Welcome & Overview of Meeting Objectives
Setting the Context: NRTEE Water Program
Water Forecasts

  • Presentation of Findings & Conclusions
  • Roundtable Discussion, Question/Answer Period
Water Pricing

  • Presentation of Findings & Conclusions
  • Roundtable Discussion, Question/Answer Period
Collaborative Water Governance

  • Presentation of Findings & Conclusions
  • Roundtable Discussion, Question/Answer Period
Wrap-up and Closing Remarks

NRTEE Water Program Overview

The NRTEE is providing guidance on water policy and strategies that will ensure the sustainable use of water by the natural resource sectors in Canada. This report is the continuation of research documented in our 2010 report Changing Currents. The outcome of the NRTEE’s current research and advice is to assist policy makers, water managers and the sectors themselves in improving water efficiency and conservation, with the overall goal of reducing water demands in the future, ensuring adequate flows for the environment, and thus avoiding future conflicts over water.

The NRTEE is providing insights and advice in this report with two policy objectives in mind:

  • Improved water conservation – water conservation can be defined as any beneficial reduction in water use, loss, or waste; it often includes water management practices that improve the use of water resources to benefit people or the environment.
  • Improved water efficiency – efficient water use includes any measure that reduces the amount of water used per unit of any given activity, without compromising water quality.

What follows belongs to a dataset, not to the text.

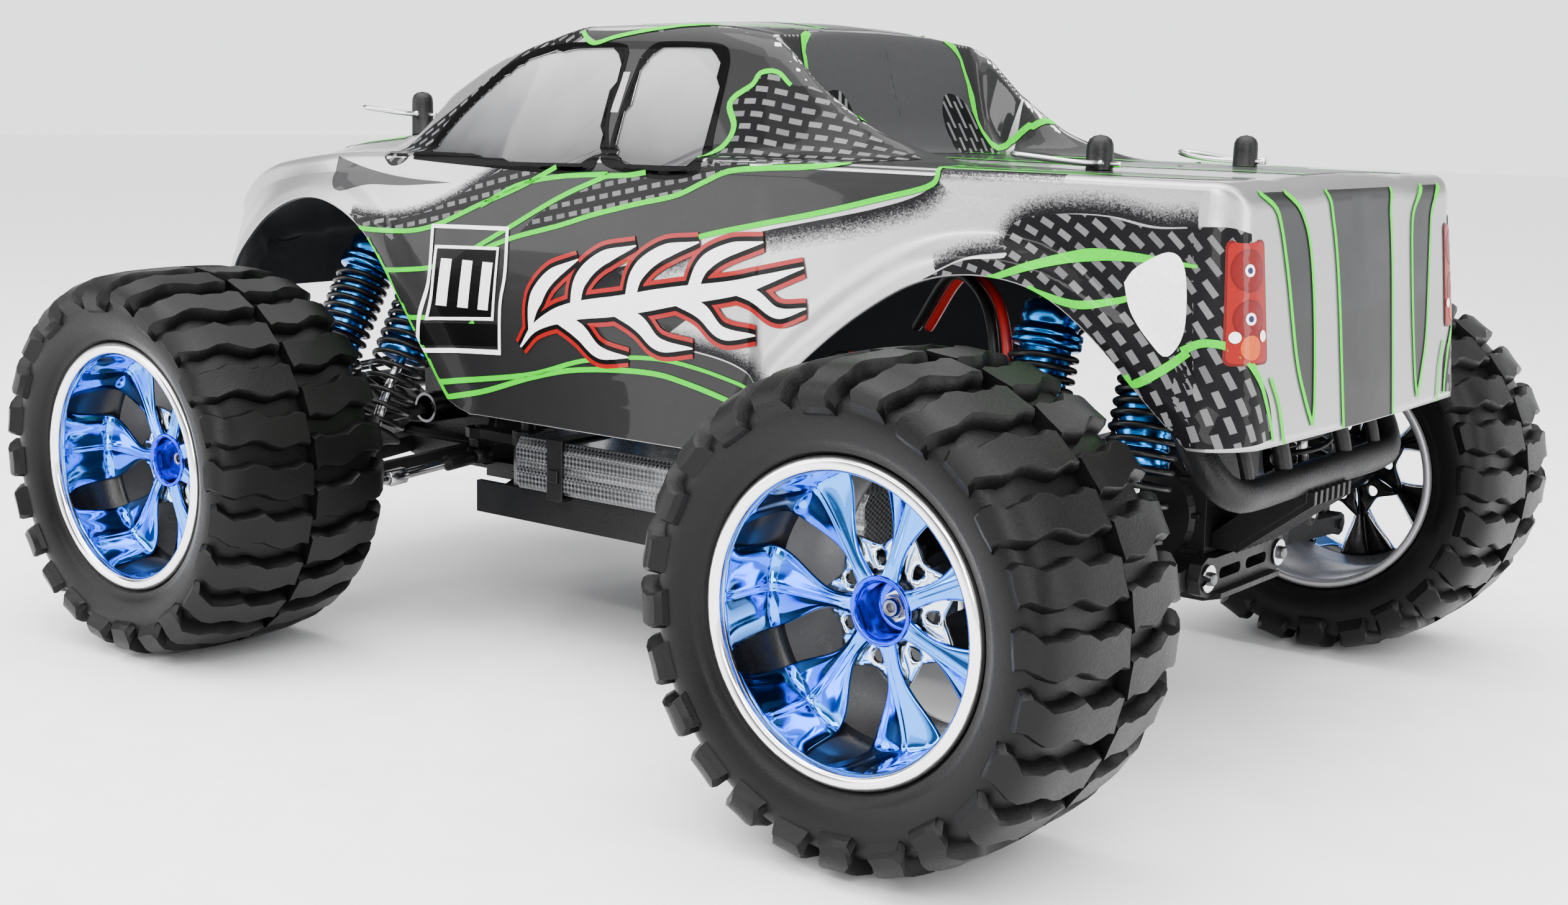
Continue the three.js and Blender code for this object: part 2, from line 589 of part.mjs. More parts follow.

The NRTEE recognizes on-going efforts across the country to modernize and improve existing water policies and legislation. Our findings and conclusions are intended to inform a larger, comprehensive on-going dialogue and debate across this country; as such, the information provided here should be taken within the broader context of integrated water resource management.

NRTEE Research Focus and Approach

The meeting will discuss three areas under investigation: water forecasts; water pricing; and collaborative water governance. A summary of our focus and the approach taken is provided here as background information for the meeting. Research findings, conclusions and directional recommendations will be provided and discussed with participants at the meeting.

Water Forecasts


With an expanding economy, and international demand growing for Canada’s natural resources, the natural resource sectors are well positioned to continue to prosper. Recent economic forecasts point to a natural resource sector that will increase in the order of 1.5 times larger in 2030 than today. As the NRTEE stated in Changing Currents, it is reasonable to expect water use by the natural resource sectors to increase with production levels. To answer the question of just how much water use will rise with production, the NRTEE sought to obtain national water use forecasts that could shed some light on future water use in the natural resource sectors. No comprehensive and useful information base linking long-term economic growth to water use in Canada currently exists.


The NRTEE developed a water intake forecast to 2030 to better understand how a growing economy might impact long-term industrial and agricultural water use. This is important knowledge as knowing future water use demands is central to good water management. It forms the basis of understanding regarding if sustainable water use risks might emerge.

Our forecast of water use out to 2030 is the product of two factors: first, the water use intensity or how much water is required to produce a product; and second, how much the sector will grow, or a forecast of economic production. Our research uses estimates of historical water intake, coupled with a long-term economic forecast, to provide us with one scenario that forecasts potential water demands out to 2030. This is a scenario analysis, based upon modeling which has never been done before in Canada. The results highlight potential water intake trends into the future, and are meant to be illustrative, not definitive, of what might occur with water use in this country.

Water Pricing       


Economic instruments, such as pricing water through a volumetric water charge, are initiatives that have the potential to move water users towards greater efficiency and conservation. In theory, the idea of water pricing has been discussed in Canada for over a decade now, and continues to be a consideration in recent and developing water strategies. However, in researching economic instruments for water management, the NRTEE found little information on its actual effectiveness and/or efficiency within the context of the natural resource sectors under investigation.


Using the water forecasts we developed, the NRTEE conducted new research to determine the potential of water pricing to deliver on efficiency and water reductions objectives. To assess the potential of water pricing, we started with determining the costs that industry currently pays for water intake and use. The total cost of using water includes components of what is paid in licensing fess to provincial governments as well as intake, recirculation and discharge costs that require energy, labour and capital. Having estimated these costs, we then added an additional cost – through a volumetric charge on intake – to determine how industry might respond, and potential impacts to the economy overall. Preliminary results are provided on a sectoral and regional basis.

Collaborative Water Governance


A number of Canadian jurisdictions have developed province or territory-wide water strategies, many of which have resulted in the development of collaborative water governance initiatives, often involving the creation of watershed-based organizations. The emergence of collaborative governance models provides a potential opportunity to improve the way we manage water and brings the flexibility required for addressing regional and local particularities. The structure, function and roles of these groups vary across Canada. The NRTEE wanted to better understand these differences, and explore how such initiatives might be used more in the future.


Our research was informed through a series of four regional workshops held in Alberta, British Columbia, Nova Scotia and Québec, and involved a broad range of stakeholders involved in collaborative water governance including governments of all levels, non-governmental organizations, natural resources sectors and other interested citizens.

Within these regional workshops we discussed:

  • benefits and challenges of current collaborative water governance approaches;
  • government and industries’ changing roles in water governance and management, and how a collaborative governance process might deal with these changes; and
  • circumstances under which collaborative water governance might be appropriate.

Findings from the workshops provided insights into what works, what doesn’t and how such initiatives could be improved upon in the future.